From the pages you quote :
If we're to believe that then it confirms what I said earlier that the current CPUs are so crippled in single-threaded performance that a boost there means a boost also in IGP performance. This is also why I'm saying that AMD will need to balance out CPU and GPU improvements for Trinity because if they focus only on the IGP they won't have much of a performance improvement because of the CPU bottleneck.
Trinity, and by extension Piledriver, should improve IPC somewhat, finally bringing AMD to the IPC they had 3 years ago with Stars/K10.5.
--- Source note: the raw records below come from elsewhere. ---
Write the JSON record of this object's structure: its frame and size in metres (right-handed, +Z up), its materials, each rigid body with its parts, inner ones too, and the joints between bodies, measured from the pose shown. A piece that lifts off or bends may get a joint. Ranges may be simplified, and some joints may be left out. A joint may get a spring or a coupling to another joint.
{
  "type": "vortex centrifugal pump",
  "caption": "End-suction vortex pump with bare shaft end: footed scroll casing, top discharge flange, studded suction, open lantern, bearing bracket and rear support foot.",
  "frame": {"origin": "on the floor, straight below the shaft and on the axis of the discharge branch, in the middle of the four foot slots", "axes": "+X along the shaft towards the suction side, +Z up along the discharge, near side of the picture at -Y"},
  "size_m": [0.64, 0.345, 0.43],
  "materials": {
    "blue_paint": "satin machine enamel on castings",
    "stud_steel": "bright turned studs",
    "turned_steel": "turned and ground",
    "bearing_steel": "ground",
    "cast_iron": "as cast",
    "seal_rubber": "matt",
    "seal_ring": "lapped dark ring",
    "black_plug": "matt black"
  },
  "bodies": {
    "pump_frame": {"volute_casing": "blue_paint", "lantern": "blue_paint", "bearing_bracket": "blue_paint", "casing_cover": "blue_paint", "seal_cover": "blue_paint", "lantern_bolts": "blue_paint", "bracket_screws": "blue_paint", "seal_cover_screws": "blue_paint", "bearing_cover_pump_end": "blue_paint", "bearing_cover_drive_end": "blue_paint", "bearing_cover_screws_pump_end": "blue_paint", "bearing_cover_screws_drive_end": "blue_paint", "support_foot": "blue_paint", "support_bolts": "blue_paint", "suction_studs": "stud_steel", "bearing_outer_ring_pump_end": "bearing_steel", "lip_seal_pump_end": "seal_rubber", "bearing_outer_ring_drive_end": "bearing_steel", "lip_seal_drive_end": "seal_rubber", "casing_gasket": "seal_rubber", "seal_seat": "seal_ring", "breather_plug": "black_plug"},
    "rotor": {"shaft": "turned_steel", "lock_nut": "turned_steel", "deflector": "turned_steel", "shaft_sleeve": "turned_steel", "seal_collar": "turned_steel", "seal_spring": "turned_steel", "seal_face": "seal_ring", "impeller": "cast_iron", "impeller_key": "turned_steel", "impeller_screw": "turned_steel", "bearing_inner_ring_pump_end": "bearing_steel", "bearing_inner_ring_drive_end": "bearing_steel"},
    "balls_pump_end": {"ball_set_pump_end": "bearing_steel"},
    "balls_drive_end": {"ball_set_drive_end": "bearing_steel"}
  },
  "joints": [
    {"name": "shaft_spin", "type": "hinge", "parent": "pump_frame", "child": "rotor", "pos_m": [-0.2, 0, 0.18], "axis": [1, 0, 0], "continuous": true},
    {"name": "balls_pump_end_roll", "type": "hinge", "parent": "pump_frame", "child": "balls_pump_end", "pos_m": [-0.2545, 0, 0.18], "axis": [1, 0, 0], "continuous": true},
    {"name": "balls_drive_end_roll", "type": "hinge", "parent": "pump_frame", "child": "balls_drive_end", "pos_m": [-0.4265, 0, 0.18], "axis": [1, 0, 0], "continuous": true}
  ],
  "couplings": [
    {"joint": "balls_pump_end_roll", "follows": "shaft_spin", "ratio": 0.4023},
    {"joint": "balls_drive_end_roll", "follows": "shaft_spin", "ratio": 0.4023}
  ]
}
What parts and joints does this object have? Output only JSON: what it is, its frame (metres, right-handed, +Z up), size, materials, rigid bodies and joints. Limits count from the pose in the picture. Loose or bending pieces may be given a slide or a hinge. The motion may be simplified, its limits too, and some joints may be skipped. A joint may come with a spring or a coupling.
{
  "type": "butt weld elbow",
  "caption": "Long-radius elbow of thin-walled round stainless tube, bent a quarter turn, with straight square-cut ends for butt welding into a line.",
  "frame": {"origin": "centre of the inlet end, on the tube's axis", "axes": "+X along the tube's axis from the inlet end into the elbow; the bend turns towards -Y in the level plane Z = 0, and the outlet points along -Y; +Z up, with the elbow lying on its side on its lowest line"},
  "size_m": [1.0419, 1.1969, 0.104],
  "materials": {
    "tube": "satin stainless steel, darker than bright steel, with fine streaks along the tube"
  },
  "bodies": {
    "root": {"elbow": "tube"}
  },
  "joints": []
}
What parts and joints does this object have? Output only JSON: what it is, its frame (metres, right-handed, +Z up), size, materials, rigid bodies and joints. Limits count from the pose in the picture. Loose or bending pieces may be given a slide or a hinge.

Given the existing bottleneck AMD has to cope with, I'd expect the overall improvement will be more balanced than what Intel did with Ivy Bridge where they improved the CPU very little and the IGP a lot, but at the same time the overall improvement in performance combining both should be similar. A 15-20% CPU improvement and 15-20% IGP improvement sounds like what AMD should be aiming at if their APU engineers are smart. This compares to Intel who already had an incredibly powerful architecture and therefore got away with small (5-10%) CPU improvements but needed bigger IGP improvements (35-40%).
BTW, manufacturers won't use DDR3-1600 modules, so don't expect an improvement there from their part--AMD will need to have a big improvement in CPU memory bandwidth, cache latency and bandwidth if they also want to remove that bottleneck out of the equation.